A year later I’m back where I was about eight years ago when I first went down the sourdough bread road. Because I never put it into the fridge like a smart guy, I’m stuck feeding it at least a couple of times a week, pouring what seems like hundreds of dollars down the drain in wasted flour every time. That jar owns me.

After reading through several books on baking this kind of bread, I never really found a recipe my family liked until recently when I ran across one from King Arthur flour, which actually specifies using a rather tired and hungry starter, or the saved pour off from the last feeding. It also uses no rye flour, only white bread flour and a little whole wheat. This bread is quite tangy, and it rose beautifully in the oven.

COUNTRY BREAD

Makes 2 round loaves

7 1/2 cups unbleached bread flour

3/4 cup whole wheat flour

3 1/2 cups tepid water

1 tablespoon salt

4 tablespoons sourdough starter

Combine all ingredients in a large bowl and mix until a shaggy mass forms and the flour is hydrated. Let rest for 15 minutes at room temperature.

Fold the dough by lifting one side and folding it over and pressing it into the center, repeating this for all 4 sides, and let the dough rest 15 minutes. Repeat this twice more, folding and resting. You’ll feel it get smoother and tighten up. Cover the dough tightly — I use a plastic storage box with lid from the Dollar store — and leave out on the counter for 12 hours. It will slowly double in bulk.

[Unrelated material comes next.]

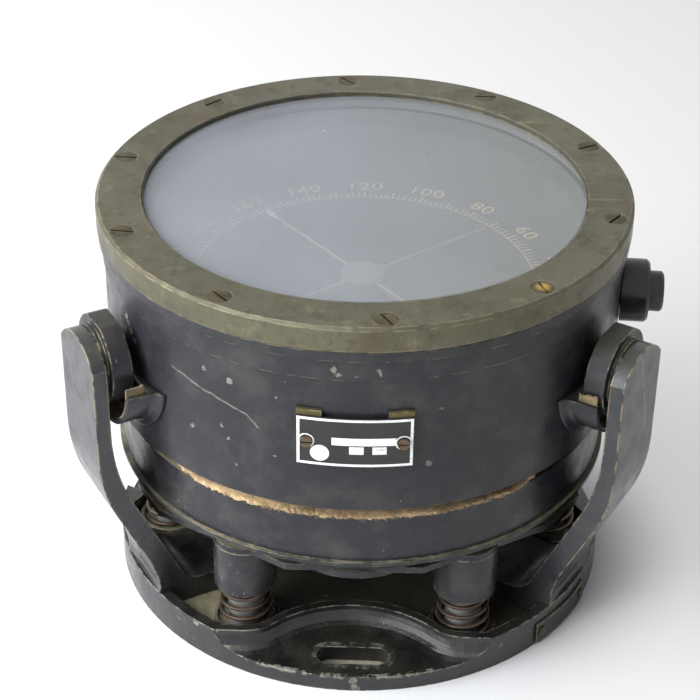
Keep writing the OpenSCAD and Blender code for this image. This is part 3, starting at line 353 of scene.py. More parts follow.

Turn the dough out onto a lightly floured surface and divide in 2. Flour 2 dough-rising baskets, then form the dough into 2 tight rounds. Place each seam side up into the baskets, cover with plastic wrap or a shower cap, and put them into the fridge for another 8-10 hours.

At baking time, place 2 cast iron Dutch ovens with lids in the oven and preheat all to 500 F. Let the oven get uniformly hot, at least a half hour. Pull out the Dutch ovens and turn the loaves out onto a square of parchment paper. Score the tops and lower them carefully into the ovens. Cover with lids and put them into the oven, lowering the temperature to 450 F. Bake 20 minutes, then remove the lids and bake 20 minutes more. Remove and cool on a rack.